The results are from the fourth annual version of the Strada-Gallup Alumni Survey, an iteration of the Gallup-Purdue Index that was rolled out in 2014. The nationally representative survey adds measures of life and job fulfillment to traditional metrics for assessing the value of a college education, such as job-placement rates and alumni salaries. (Gallup conducts some surveys for Inside Higher Ed, but this publication played no role in this survey.)

In this latest version, the survey found that recent graduates who were first-generation college students or members of minority groups were substantially less likely to identify a professor as their mentor.

"Prior research has suggested that mentees seek mentors with similar experiences and backgrounds, and that minority students often seek mentors of the same race/ethnicity and find information more helpful when their mentor is of the same race/ethnicity," the report said. "Unfortunately, minorities remain underrepresented in higher education."

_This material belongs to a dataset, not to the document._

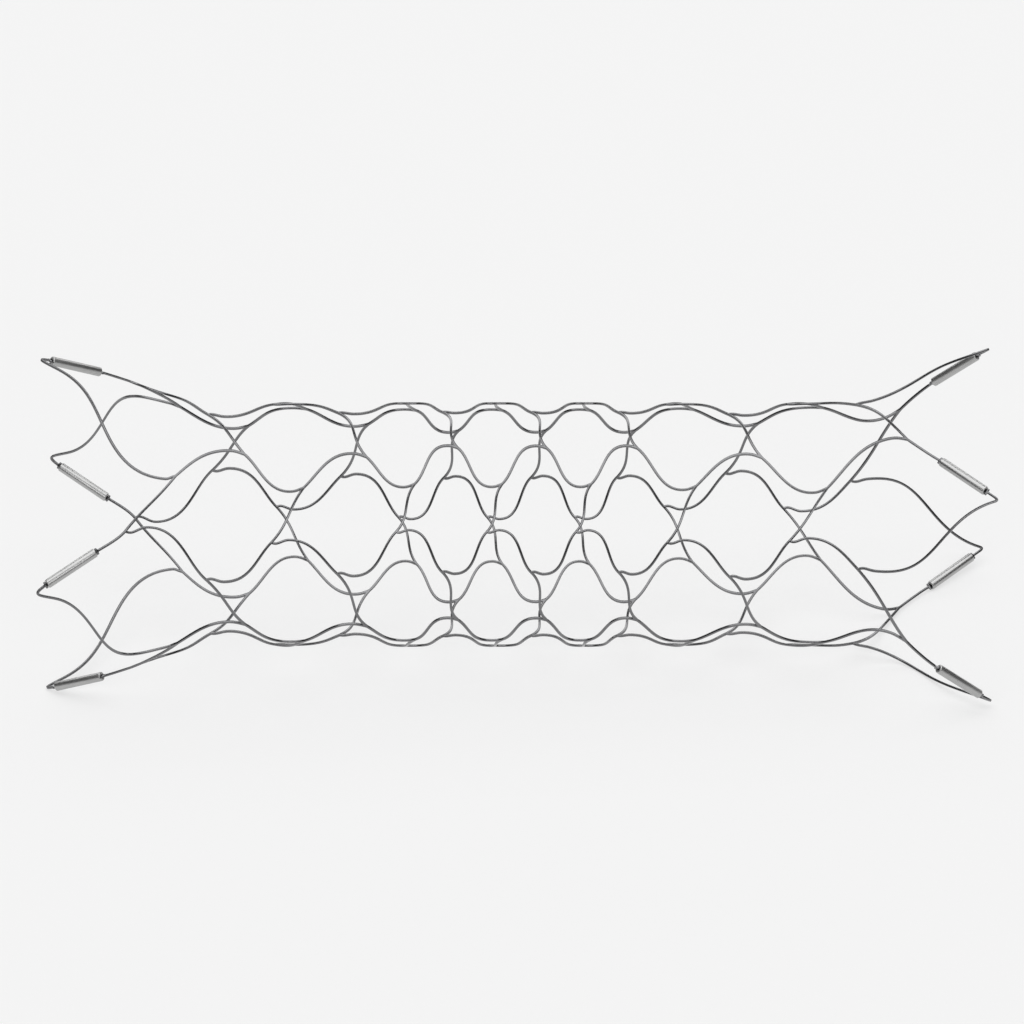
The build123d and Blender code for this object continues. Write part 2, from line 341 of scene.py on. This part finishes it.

Just 30 percent of respondents said the career advice they received from their college career services office was helpful or very helpful, the survey found, while 49 percent said the same of advice they received from faculty or staff members.

The survey also probed recent graduates about the academic challenge of college. Graduates who strongly agreed that they were challenged academically were 2.4 times more likely to say their education was worth the cost and 3.6 times more likely to say they were prepared for life outside of college.